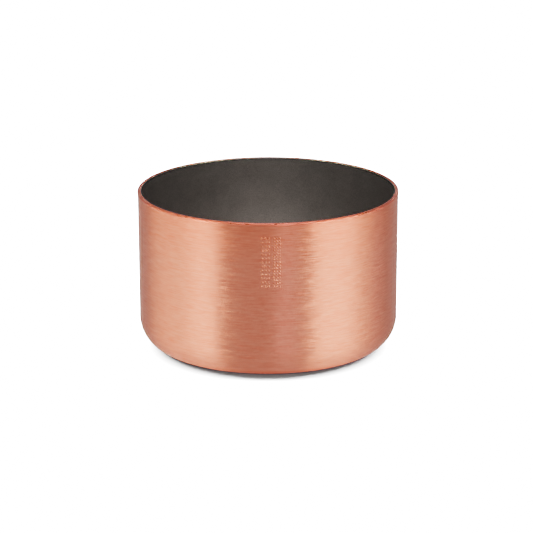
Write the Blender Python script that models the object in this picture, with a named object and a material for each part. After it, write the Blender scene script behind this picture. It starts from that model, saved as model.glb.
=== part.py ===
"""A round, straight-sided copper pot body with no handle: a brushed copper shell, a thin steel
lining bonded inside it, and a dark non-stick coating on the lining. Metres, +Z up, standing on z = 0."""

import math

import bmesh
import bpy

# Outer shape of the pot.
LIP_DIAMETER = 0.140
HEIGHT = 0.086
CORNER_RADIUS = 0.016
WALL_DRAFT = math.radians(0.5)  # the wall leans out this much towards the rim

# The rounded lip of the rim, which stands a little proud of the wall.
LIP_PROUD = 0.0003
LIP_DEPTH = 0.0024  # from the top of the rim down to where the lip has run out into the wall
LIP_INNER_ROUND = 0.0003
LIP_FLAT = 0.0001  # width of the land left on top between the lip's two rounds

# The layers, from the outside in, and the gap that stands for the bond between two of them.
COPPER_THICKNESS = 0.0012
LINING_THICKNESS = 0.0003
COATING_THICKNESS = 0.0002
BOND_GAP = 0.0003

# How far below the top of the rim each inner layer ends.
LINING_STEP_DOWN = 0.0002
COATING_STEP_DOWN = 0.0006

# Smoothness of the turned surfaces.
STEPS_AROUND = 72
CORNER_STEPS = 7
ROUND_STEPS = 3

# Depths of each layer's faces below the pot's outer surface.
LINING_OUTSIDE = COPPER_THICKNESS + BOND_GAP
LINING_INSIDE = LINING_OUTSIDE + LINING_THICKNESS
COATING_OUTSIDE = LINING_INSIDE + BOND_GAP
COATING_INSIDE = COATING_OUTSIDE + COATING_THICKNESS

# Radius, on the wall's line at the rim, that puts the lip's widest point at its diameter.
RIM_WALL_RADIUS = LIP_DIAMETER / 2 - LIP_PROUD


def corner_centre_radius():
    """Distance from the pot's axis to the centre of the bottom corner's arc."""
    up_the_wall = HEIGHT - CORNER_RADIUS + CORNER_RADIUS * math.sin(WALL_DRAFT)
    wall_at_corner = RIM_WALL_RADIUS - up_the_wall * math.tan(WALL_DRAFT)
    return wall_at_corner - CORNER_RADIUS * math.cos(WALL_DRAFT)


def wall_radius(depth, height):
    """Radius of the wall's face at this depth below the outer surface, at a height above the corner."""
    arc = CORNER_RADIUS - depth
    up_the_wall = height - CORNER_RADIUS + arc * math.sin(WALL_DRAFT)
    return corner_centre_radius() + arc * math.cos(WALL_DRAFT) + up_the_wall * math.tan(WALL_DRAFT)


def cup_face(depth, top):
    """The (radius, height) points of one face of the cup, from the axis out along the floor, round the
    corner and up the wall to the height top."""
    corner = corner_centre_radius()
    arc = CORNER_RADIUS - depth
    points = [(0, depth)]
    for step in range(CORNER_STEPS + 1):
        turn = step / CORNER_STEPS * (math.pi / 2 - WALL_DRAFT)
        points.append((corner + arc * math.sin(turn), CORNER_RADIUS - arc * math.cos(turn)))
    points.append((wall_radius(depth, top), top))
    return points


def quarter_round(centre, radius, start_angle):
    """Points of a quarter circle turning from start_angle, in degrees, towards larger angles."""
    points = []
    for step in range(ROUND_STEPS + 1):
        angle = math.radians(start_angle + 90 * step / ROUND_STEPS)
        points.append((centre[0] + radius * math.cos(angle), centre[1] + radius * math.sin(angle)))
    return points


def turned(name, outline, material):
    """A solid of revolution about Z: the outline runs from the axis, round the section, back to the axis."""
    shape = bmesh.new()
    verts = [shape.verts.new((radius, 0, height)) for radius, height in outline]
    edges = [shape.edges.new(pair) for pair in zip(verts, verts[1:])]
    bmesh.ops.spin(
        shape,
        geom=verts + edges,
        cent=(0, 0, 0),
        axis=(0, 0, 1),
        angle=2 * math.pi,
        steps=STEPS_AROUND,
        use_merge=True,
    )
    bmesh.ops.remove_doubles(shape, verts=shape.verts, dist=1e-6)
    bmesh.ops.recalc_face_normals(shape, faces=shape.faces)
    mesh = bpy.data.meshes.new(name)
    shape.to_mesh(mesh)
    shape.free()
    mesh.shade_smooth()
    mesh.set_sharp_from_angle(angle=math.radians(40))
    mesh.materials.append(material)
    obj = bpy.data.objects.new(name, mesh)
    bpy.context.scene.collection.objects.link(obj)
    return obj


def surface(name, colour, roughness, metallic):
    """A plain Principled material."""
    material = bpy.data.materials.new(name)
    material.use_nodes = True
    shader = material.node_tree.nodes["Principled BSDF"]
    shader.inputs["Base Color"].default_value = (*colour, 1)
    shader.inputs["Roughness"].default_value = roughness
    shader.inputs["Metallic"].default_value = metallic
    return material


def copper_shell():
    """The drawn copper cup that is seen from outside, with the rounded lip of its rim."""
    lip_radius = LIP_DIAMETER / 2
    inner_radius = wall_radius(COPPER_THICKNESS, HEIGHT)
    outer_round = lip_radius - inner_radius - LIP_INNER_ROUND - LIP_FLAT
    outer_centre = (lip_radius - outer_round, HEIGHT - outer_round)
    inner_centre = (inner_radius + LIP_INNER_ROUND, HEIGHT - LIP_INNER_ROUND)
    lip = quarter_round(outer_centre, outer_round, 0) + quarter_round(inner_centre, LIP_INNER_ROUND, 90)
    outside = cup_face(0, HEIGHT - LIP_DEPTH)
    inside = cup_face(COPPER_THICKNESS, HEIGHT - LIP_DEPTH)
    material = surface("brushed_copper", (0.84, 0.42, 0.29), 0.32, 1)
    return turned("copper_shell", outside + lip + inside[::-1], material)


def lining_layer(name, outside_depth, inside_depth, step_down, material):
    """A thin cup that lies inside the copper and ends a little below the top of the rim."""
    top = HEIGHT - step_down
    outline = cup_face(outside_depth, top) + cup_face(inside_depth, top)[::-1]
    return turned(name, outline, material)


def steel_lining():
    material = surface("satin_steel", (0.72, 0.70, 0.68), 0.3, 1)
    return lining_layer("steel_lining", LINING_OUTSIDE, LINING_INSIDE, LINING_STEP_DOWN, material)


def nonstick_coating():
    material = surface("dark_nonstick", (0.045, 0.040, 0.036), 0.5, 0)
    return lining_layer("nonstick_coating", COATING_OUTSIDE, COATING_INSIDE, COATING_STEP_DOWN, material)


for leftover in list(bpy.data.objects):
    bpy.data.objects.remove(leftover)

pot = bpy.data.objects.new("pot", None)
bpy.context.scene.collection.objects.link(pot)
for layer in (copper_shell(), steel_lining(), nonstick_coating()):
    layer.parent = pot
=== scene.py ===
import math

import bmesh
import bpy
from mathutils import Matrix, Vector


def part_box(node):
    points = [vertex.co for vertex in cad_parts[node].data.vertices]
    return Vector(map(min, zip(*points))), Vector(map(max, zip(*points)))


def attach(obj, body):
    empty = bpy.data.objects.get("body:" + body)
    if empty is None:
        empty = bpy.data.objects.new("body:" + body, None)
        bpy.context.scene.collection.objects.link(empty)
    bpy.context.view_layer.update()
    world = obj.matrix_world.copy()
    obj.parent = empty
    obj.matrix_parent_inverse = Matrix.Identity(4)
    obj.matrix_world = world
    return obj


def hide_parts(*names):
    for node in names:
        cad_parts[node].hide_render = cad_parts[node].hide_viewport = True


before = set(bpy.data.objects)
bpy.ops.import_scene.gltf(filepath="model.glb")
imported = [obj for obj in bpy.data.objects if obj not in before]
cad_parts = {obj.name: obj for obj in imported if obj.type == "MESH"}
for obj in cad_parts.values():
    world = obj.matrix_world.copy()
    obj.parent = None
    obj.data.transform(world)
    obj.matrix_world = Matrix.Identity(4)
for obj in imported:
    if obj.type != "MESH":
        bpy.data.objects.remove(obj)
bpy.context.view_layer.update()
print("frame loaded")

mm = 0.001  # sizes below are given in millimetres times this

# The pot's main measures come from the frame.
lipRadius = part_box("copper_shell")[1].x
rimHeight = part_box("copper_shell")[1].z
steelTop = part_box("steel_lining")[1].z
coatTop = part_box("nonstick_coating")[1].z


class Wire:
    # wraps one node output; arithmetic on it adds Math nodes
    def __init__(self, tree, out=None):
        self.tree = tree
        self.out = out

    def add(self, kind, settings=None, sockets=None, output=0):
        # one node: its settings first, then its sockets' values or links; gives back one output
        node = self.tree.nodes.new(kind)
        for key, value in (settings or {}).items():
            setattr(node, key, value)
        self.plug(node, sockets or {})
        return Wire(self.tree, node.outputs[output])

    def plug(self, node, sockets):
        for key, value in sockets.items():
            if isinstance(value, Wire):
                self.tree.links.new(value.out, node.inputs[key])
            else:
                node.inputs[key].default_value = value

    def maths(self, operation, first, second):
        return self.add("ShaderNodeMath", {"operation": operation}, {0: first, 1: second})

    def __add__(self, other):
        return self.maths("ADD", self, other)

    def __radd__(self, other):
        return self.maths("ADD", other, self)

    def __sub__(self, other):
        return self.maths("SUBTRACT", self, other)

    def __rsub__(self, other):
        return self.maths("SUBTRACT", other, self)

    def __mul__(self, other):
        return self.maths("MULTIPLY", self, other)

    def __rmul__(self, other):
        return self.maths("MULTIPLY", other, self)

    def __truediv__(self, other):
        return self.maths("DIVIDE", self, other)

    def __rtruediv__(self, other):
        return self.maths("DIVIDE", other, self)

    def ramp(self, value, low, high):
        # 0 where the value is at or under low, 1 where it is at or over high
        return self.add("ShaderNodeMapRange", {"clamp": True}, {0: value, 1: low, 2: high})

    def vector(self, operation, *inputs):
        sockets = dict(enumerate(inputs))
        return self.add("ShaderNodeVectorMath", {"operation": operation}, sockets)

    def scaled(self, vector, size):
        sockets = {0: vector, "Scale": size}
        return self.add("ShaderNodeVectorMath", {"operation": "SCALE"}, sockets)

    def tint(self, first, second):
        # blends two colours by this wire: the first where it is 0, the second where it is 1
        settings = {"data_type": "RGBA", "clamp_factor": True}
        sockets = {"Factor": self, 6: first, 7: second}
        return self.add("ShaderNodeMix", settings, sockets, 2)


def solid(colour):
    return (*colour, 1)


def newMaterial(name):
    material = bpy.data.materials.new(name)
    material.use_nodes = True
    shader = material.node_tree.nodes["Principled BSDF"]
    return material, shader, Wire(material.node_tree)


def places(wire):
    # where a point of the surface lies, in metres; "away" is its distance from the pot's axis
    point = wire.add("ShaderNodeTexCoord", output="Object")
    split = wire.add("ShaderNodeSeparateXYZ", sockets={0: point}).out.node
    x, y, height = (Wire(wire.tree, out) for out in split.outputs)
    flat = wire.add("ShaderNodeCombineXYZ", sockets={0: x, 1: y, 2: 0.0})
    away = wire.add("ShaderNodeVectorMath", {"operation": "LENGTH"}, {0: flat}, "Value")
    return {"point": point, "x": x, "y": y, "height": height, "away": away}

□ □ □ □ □

▶ Stated task: Repeat, word for word, the lines from the opening of the material through the line containing "return wall_at_corner - CORNER_RADIUS".

▶ Written response:
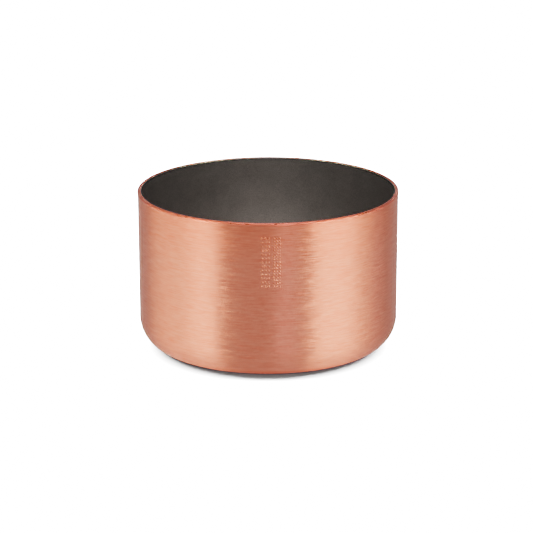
Write the Blender Python script that models the object in this picture, with a named object and a material for each part. After it, write the Blender scene script behind this picture. It starts from that model, saved as model.glb.
=== part.py ===
"""A round, straight-sided copper pot body with no handle: a brushed copper shell, a thin steel
lining bonded inside it, and a dark non-stick coating on the lining. Metres, +Z up, standing on z = 0."""

import math

import bmesh
import bpy

# Outer shape of the pot.
LIP_DIAMETER = 0.140
HEIGHT = 0.086
CORNER_RADIUS = 0.016
WALL_DRAFT = math.radians(0.5)  # the wall leans out this much towards the rim

# The rounded lip of the rim, which stands a little proud of the wall.
LIP_PROUD = 0.0003
LIP_DEPTH = 0.0024  # from the top of the rim down to where the lip has run out into the wall
LIP_INNER_ROUND = 0.0003
LIP_FLAT = 0.0001  # width of the land left on top between the lip's two rounds

# The layers, from the outside in, and the gap that stands for the bond between two of them.
COPPER_THICKNESS = 0.0012
LINING_THICKNESS = 0.0003
COATING_THICKNESS = 0.0002
BOND_GAP = 0.0003

# How far below the top of the rim each inner layer ends.
LINING_STEP_DOWN = 0.0002
COATING_STEP_DOWN = 0.0006

# Smoothness of the turned surfaces.
STEPS_AROUND = 72
CORNER_STEPS = 7
ROUND_STEPS = 3

# Depths of each layer's faces below the pot's outer surface.
LINING_OUTSIDE = COPPER_THICKNESS + BOND_GAP
LINING_INSIDE = LINING_OUTSIDE + LINING_THICKNESS
COATING_OUTSIDE = LINING_INSIDE + BOND_GAP
COATING_INSIDE = COATING_OUTSIDE + COATING_THICKNESS

# Radius, on the wall's line at the rim, that puts the lip's widest point at its diameter.
RIM_WALL_RADIUS = LIP_DIAMETER / 2 - LIP_PROUD


def corner_centre_radius():
    """Distance from the pot's axis to the centre of the bottom corner's arc."""
    up_the_wall = HEIGHT - CORNER_RADIUS + CORNER_RADIUS * math.sin(WALL_DRAFT)
    wall_at_corner = RIM_WALL_RADIUS - up_the_wall * math.tan(WALL_DRAFT)
    return wall_at_corner - CORNER_RADIUS * math.cos(WALL_DRAFT)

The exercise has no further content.